The bucolic region often identified as the southern part of Burgundy, Beaujolais actually doesn’t have a whole lot in common with the rest of the region in terms of climate, soil types and grape varieties. Beaujolais achieves its own identity with variations on style of one grape, Gamay.
Gamay was actually grown throughout all of Burgundy until 1395 when the Duke of Burgundy banished it south, making room for Pinot Noir to inhabit all of the “superior” hillsides of Burgundy proper. This was good news for Gamay as it produces a much better wine in the granitic soils of Beaujolais, compared with the limestone escarpments of the Côte d’Or.
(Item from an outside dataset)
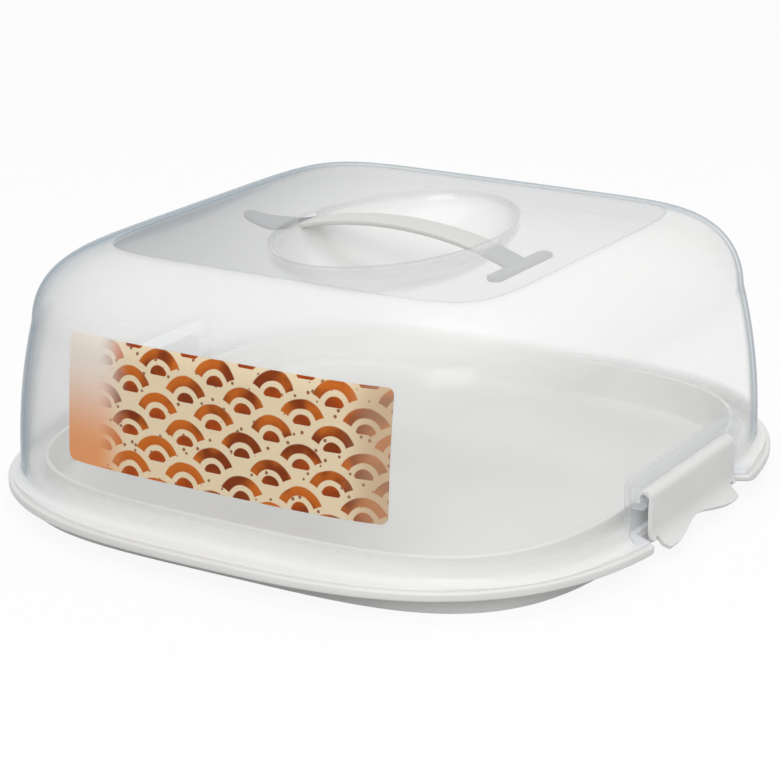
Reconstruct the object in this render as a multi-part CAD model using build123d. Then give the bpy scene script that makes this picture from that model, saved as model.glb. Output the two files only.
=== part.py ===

Four styles of Beaujolais wines exist. The simplest, and one that has regrettably given the region a subpar reputation, is Beaujolais Nouveau. This is the Beaujolais wine that is made using carbonic maceration (a quick fermentation that results in sweet aromas) and is released on the third Thursday of November in the same year as harvest. It's meant to drink young and is flirty, fruity and fun. The rest of Beaujolais is where the serious wines are found. Aside from the wines simply labelled, Beaujolais, there are the Beaujolais-Villages wines, which must come from the hilly northern part of the region, and offer reasonable values with some gems among them. The superior sections are the cru vineyards coming from ten distinct communes: St-Amour, Juliénas, Chénas, Moulin-à-Vent, Fleurie, Chiroubles, Morgon, Regnié, Brouilly, and Côte de Brouilly. Any cru Beajolais will have its commune name prominent on the label.